L’étroite implication de l’armée belge, donc d’un acteur étatique, dans la contrebande a également contribué à faire de cette activité une pratique socialement acceptée. L’historien Juliano Assis de Mendonca évalue également en conséquence un incident de contrebande à la frontière belgo-allemande : « D’autre part, l’incident […] illustre de manière drastique le statut précaire des fonctionnaires allemands à proximité immédiate de la frontière belge. Les insultes, les menaces de violence et parfois même l’escalade à l’encontre des gardes-frontières douaniers en uniforme par des soldats d’occupation et des ouvriers forestiers belges étaient fréquentes et ne contribuaient pas non plus nécessairement à asseoir leur autorité vis-à-vis de la population civile ». (1)

Il fait ainsi référence à des faits qui sont complètement occultés par la culture du souvenir. L’intégration de contrebandiers locaux dans des structures criminelles supérieures suggère également que le lieu de mémoire « contrebande » est romancé. Le fait que le recours à la violence de la part des douanes et des contrebandiers ait été utilisé comme un moyen légitime de défense des intérêts est également à peine pris en compte. Le nombre de personnes assassinées reste inconnu à ce jour. De même, après la période de crise économique, les passeurs de frontière gagnaient bien plus que ce qui était nécessaire pour soulager la misère.

Les éléments qui peuvent expliquer cette romantisation et cette héroïsation sont nombreux. Ils renseignent en même temps sur l’identité de la population des pays frontaliers :

  • Les développements historiques de l’Europe en voie d’unification ont légitimé a posteriori les actions des contrebandiers. Le fait d’avoir en quelque sorte anticipé les accords de Schengen a fait des contrebandiers les « petits pères de l’unification européenne ».
  • La situation prétendument désavantageuse à une frontière, en bordure d’un espace national, pouvait ‘enfin’ être transformée en avantage par la contrebande, car on se considérait comme un fournisseur du marché intérieur.
  • De même, la réduction du sujet à l’anecdotique a contribué à effacer les aspects négatifs de la mémoire collective.

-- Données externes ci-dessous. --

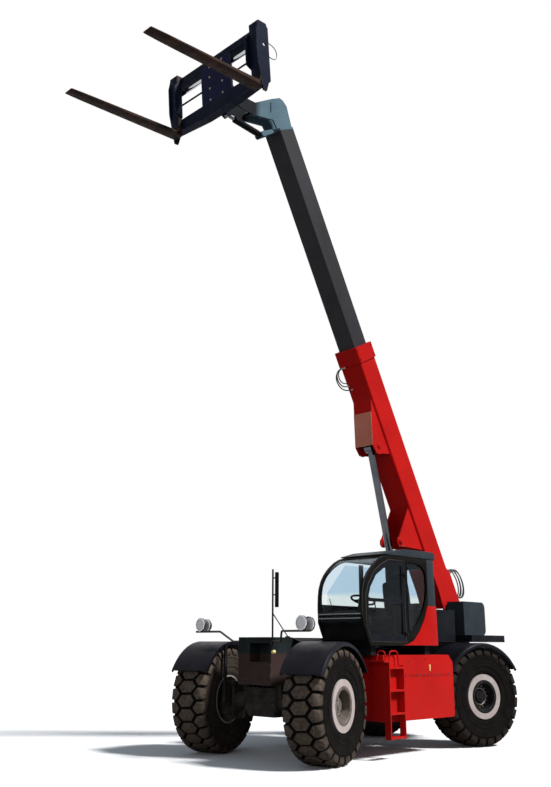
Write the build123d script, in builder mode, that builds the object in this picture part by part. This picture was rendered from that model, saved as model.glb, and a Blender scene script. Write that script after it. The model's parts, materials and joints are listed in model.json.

Ce sont des points de repère importants pour comprendre l’identité de la population frontalière : L’image de soi en tant qu’aventuriers agissant sans frontières est au premier plan du lieu de mémoire de la contrebande. Une vision lénifiante de la culture populaire y a sans aucun doute contribué, comme les films Sündige Grenze (Frontière pécheresse, 1951) ou Le Banquet des fraudeurs (1952).

Deux facteurs peuvent expliquer la lente disparition de la contrebande à la frontière belgo-allemande. Tout d’abord, l’économie allemande se stabilise (notamment en raison de la réforme monétaire). De même, en 1953, le taux d’imposition sur le café a été réduit en Allemagne, de sorte que la contrebande en provenance de Belgique, des Pays-Bas et du Luxembourg était de moins en moins rentable.

Source

(1) Juliano Assis de Mendonca, « Schmuggel an der belgisch-deutschen Grenze nach dem Zweiten Weltkrieg », dans Els Herrebout et al., Der Wiederaufbau nach dem Zweiten Weltkrieg im belgisch-deutschen Grenzland. Annalen des Symposions im Stadtarchiv Aachen am 13. und 14. November 2015, Bruxelles 2018, p. 83-93, ici : p. 88.